- _What is required_:
Copy out the lines of the records below, and only those lines, from the one with "return low, high" through the one with "BEZEL_CORNER = 0.9", exactly as they appear.

- _Material_:
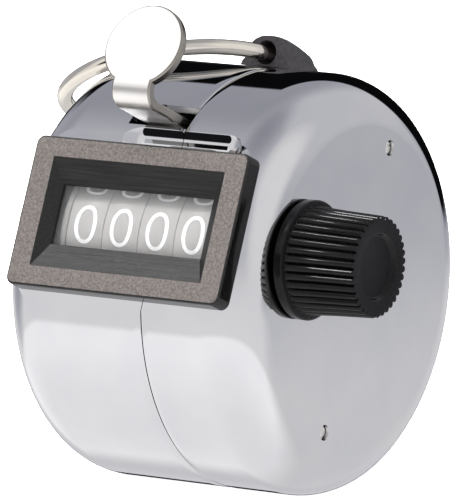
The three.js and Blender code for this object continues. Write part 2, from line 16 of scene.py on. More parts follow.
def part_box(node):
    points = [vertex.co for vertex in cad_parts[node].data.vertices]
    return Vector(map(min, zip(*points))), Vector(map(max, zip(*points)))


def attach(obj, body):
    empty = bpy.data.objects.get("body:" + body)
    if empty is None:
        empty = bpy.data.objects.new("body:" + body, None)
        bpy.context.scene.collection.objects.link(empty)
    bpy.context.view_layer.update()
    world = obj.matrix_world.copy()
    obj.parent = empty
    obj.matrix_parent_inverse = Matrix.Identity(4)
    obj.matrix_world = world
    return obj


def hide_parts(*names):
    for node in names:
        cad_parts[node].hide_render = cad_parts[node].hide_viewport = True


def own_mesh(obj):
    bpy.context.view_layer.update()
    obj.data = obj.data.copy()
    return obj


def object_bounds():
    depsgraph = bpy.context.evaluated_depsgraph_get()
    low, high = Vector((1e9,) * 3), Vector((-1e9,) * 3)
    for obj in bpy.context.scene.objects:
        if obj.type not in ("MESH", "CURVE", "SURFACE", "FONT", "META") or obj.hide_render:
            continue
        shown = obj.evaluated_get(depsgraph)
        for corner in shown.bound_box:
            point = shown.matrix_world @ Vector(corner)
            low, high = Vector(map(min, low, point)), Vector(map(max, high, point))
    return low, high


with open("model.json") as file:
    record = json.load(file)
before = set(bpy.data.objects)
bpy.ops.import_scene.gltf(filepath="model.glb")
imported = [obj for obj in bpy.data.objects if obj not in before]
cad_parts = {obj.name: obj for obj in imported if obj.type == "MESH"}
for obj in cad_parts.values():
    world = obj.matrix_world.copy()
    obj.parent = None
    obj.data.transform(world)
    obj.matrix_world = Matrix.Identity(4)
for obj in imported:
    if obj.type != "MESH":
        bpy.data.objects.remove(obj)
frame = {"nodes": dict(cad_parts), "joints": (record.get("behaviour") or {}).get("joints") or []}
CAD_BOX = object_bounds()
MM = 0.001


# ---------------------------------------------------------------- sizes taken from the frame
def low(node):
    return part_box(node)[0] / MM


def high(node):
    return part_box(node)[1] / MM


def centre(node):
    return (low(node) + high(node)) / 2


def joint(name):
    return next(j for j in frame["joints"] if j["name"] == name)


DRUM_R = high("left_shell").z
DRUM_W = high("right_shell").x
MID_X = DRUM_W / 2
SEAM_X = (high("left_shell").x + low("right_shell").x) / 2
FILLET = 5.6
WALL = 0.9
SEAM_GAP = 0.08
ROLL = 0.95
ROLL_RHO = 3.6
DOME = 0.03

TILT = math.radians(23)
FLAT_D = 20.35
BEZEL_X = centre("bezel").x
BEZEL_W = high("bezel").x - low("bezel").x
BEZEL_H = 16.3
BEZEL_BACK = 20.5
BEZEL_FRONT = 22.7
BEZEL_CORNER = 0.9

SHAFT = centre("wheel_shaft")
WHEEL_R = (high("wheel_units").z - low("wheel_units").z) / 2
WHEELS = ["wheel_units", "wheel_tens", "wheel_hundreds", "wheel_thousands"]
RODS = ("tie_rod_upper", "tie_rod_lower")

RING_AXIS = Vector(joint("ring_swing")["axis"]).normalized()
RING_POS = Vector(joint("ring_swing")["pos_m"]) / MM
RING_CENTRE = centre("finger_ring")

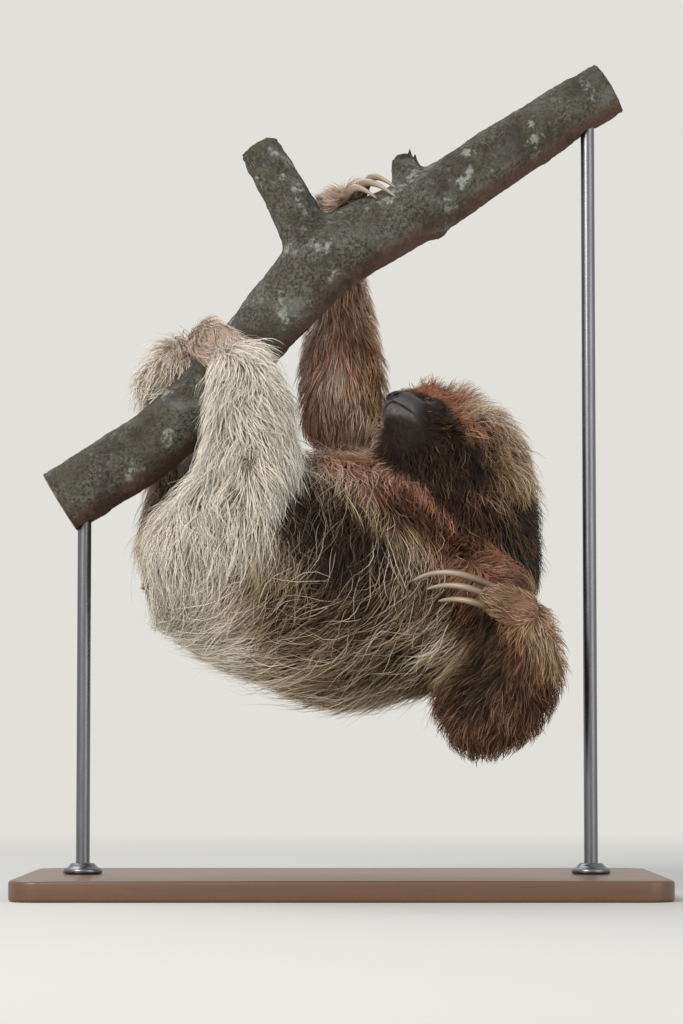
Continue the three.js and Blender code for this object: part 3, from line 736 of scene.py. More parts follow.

- _Answer in full_:
    return low, high


with open("model.json") as file:
    record = json.load(file)
before = set(bpy.data.objects)
bpy.ops.import_scene.gltf(filepath="model.glb")
imported = [obj for obj in bpy.data.objects if obj not in before]
cad_parts = {obj.name: obj for obj in imported if obj.type == "MESH"}
for obj in cad_parts.values():
    world = obj.matrix_world.copy()
    obj.parent = None
    obj.data.transform(world)
    obj.matrix_world = Matrix.Identity(4)
for obj in imported:
    if obj.type != "MESH":
        bpy.data.objects.remove(obj)
frame = {"nodes": dict(cad_parts), "joints": (record.get("behaviour") or {}).get("joints") or []}
CAD_BOX = object_bounds()
MM = 0.001


# ---------------------------------------------------------------- sizes taken from the frame
def low(node):
    return part_box(node)[0] / MM


def high(node):
    return part_box(node)[1] / MM


def centre(node):
    return (low(node) + high(node)) / 2


def joint(name):
    return next(j for j in frame["joints"] if j["name"] == name)


DRUM_R = high("left_shell").z
DRUM_W = high("right_shell").x
MID_X = DRUM_W / 2
SEAM_X = (high("left_shell").x + low("right_shell").x) / 2
FILLET = 5.6
WALL = 0.9
SEAM_GAP = 0.08
ROLL = 0.95
ROLL_RHO = 3.6
DOME = 0.03

TILT = math.radians(23)
FLAT_D = 20.35
BEZEL_X = centre("bezel").x
BEZEL_W = high("bezel").x - low("bezel").x
BEZEL_H = 16.3
BEZEL_BACK = 20.5
BEZEL_FRONT = 22.7
BEZEL_CORNER = 0.9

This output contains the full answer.